Blocking Probability of Massive MIMO : What is the Capacity of a Massive MIMO IoT System?

We provide a methodology to evaluate the capacity of a Massive MIMO supported IoT system in which a large number of low cost low power IoT devices transmit and receive sporadic data. Numerous IoT devices are supported by a single cell Massive MIMO base station with maximum-ratio processing. Orthogonal reference signals (RSs) or pilots are assigned randomly to all the IoT devices for channel estimation purpose. The number of simultaneously active IoT devices follows Poisson distribution. Due to the tremendous number of IoT devices, orthogonal RSs are heavily reused, which severely degrades the receiver signal quality. One of the most important performance criteria for this kind of system is the blocking probability which shows the percentage of the outage IoT devices, and how we maintain the low blocking probability while supporting all the IoT devices simultaneously is particularly important question.

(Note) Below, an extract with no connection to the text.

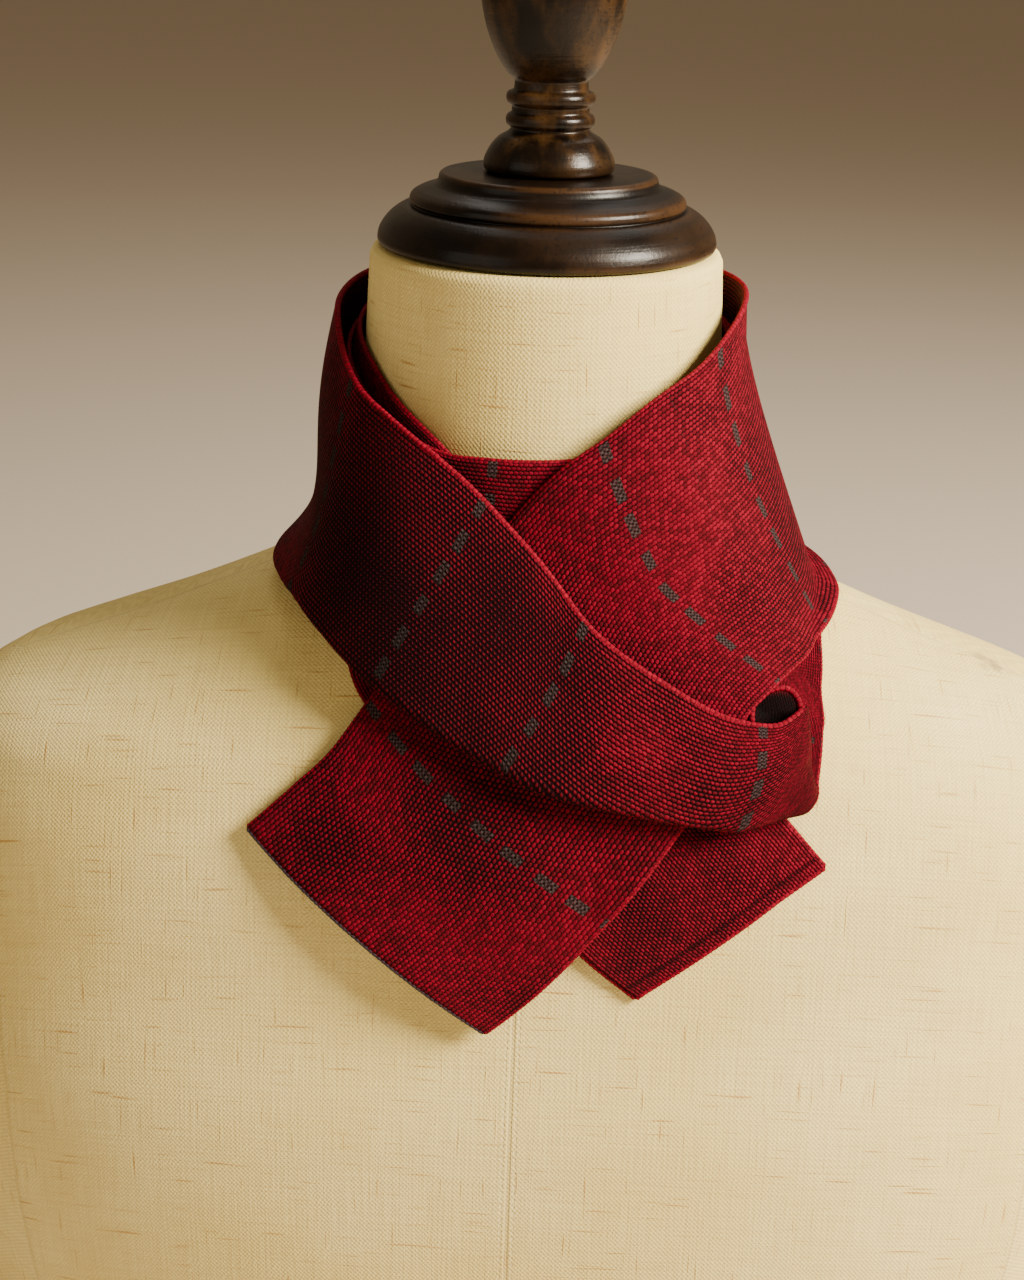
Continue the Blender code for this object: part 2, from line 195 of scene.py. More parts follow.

We provide a theoretical analysis, and show that the RS reuse massive IoT devices can be divided into two groups based on the throughput performance, and also show that the blocking probability only depends on one of the groups. We show that increasing the number of service antennas and/or reducing the number of IoT devices can help to improve the performance of the blocking probability, however there is a regime in which the parameter adjustment helps little to improve the performance. Based on these factors, we provide a useful algorithm to improve the performance of blocking probability. A number of simulation results are also provided to validate the theoretical analysis.